▶ [PROBLEM TO WORK ON] Below is a block of data; give all of it again word for word.

▶ [GIVEN INFORMATION]
* begin *

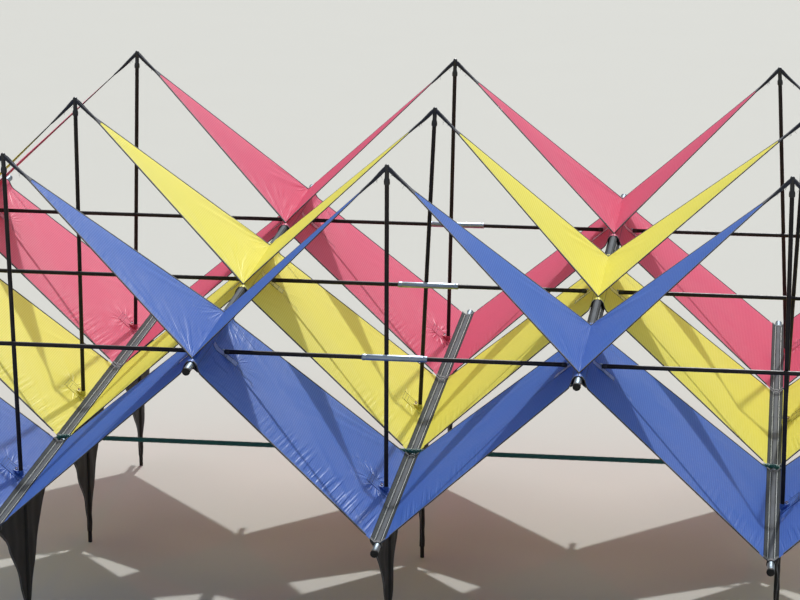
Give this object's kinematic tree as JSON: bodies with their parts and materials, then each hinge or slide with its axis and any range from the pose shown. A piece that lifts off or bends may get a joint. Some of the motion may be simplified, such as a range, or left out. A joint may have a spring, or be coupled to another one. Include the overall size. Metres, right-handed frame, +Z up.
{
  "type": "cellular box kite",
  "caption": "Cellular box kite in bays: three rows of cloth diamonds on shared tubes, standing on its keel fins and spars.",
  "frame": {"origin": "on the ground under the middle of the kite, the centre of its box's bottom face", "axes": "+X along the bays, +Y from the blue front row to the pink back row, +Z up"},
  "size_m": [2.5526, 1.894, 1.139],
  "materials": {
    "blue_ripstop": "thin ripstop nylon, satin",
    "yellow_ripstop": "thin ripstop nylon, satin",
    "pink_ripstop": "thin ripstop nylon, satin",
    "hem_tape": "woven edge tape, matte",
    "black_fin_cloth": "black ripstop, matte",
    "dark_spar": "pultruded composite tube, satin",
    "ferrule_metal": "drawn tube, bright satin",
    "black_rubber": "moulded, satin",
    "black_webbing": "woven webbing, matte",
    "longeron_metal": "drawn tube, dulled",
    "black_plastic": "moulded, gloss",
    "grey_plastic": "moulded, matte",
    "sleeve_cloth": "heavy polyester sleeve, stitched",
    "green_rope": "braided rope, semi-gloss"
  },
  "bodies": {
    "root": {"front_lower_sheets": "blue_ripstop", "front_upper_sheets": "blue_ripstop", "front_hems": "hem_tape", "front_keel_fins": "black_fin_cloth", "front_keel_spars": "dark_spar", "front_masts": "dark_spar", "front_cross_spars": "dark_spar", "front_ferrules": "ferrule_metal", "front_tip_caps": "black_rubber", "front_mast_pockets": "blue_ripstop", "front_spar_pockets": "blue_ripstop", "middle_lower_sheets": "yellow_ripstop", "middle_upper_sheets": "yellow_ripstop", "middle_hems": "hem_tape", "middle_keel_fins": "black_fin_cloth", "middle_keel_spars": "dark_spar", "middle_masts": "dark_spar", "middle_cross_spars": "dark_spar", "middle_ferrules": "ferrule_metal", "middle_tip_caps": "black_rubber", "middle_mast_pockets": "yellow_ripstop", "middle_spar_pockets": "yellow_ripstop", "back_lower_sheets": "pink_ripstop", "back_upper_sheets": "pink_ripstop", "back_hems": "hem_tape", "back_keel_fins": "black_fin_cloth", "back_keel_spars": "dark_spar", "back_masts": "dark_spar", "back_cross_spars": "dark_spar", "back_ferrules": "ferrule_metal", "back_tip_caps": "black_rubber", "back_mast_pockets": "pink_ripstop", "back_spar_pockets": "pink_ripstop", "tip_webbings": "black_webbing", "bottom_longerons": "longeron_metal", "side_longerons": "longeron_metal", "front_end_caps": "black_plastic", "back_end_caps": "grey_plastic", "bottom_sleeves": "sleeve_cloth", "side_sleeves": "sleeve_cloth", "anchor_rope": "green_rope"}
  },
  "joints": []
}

* end *

▶ [SOLVED EXERCISE]
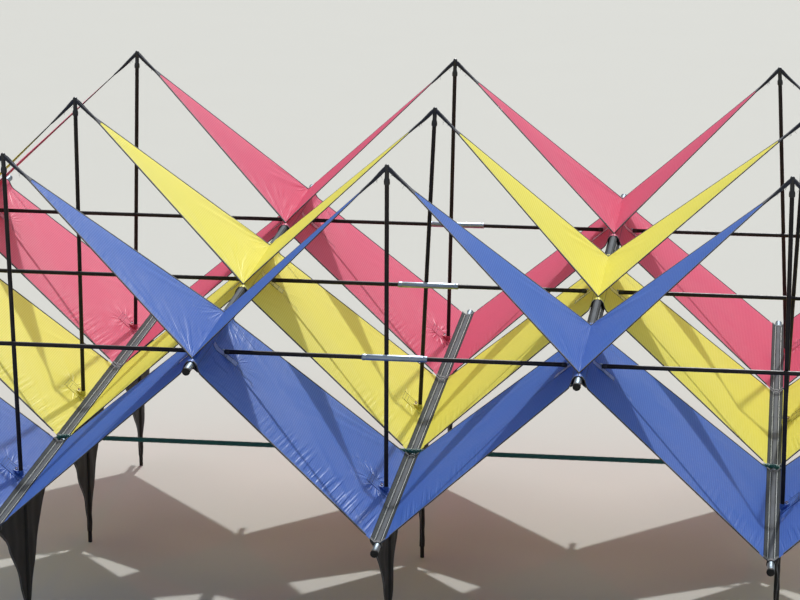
Give this object's kinematic tree as JSON: bodies with their parts and materials, then each hinge or slide with its axis and any range from the pose shown. A piece that lifts off or bends may get a joint. Some of the motion may be simplified, such as a range, or left out. A joint may have a spring, or be coupled to another one. Include the overall size. Metres, right-handed frame, +Z up.
{
  "type": "cellular box kite",
  "caption": "Cellular box kite in bays: three rows of cloth diamonds on shared tubes, standing on its keel fins and spars.",
  "frame": {"origin": "on the ground under the middle of the kite, the centre of its box's bottom face", "axes": "+X along the bays, +Y from the blue front row to the pink back row, +Z up"},
  "size_m": [2.5526, 1.894, 1.139],
  "materials": {
    "blue_ripstop": "thin ripstop nylon, satin",
    "yellow_ripstop": "thin ripstop nylon, satin",
    "pink_ripstop": "thin ripstop nylon, satin",
    "hem_tape": "woven edge tape, matte",
    "black_fin_cloth": "black ripstop, matte",
    "dark_spar": "pultruded composite tube, satin",
    "ferrule_metal": "drawn tube, bright satin",
    "black_rubber": "moulded, satin",
    "black_webbing": "woven webbing, matte",
    "longeron_metal": "drawn tube, dulled",
    "black_plastic": "moulded, gloss",
    "grey_plastic": "moulded, matte",
    "sleeve_cloth": "heavy polyester sleeve, stitched",
    "green_rope": "braided rope, semi-gloss"
  },
  "bodies": {
    "root": {"front_lower_sheets": "blue_ripstop", "front_upper_sheets": "blue_ripstop", "front_hems": "hem_tape", "front_keel_fins": "black_fin_cloth", "front_keel_spars": "dark_spar", "front_masts": "dark_spar", "front_cross_spars": "dark_spar", "front_ferrules": "ferrule_metal", "front_tip_caps": "black_rubber", "front_mast_pockets": "blue_ripstop", "front_spar_pockets": "blue_ripstop", "middle_lower_sheets": "yellow_ripstop", "middle_upper_sheets": "yellow_ripstop", "middle_hems": "hem_tape", "middle_keel_fins": "black_fin_cloth", "middle_keel_spars": "dark_spar", "middle_masts": "dark_spar", "middle_cross_spars": "dark_spar", "middle_ferrules": "ferrule_metal", "middle_tip_caps": "black_rubber", "middle_mast_pockets": "yellow_ripstop", "middle_spar_pockets": "yellow_ripstop", "back_lower_sheets": "pink_ripstop", "back_upper_sheets": "pink_ripstop", "back_hems": "hem_tape", "back_keel_fins": "black_fin_cloth", "back_keel_spars": "dark_spar", "back_masts": "dark_spar", "back_cross_spars": "dark_spar", "back_ferrules": "ferrule_metal", "back_tip_caps": "black_rubber", "back_mast_pockets": "pink_ripstop", "back_spar_pockets": "pink_ripstop", "tip_webbings": "black_webbing", "bottom_longerons": "longeron_metal", "side_longerons": "longeron_metal", "front_end_caps": "black_plastic", "back_end_caps": "grey_plastic", "bottom_sleeves": "sleeve_cloth", "side_sleeves": "sleeve_cloth", "anchor_rope": "green_rope"}
  },
  "joints": []
}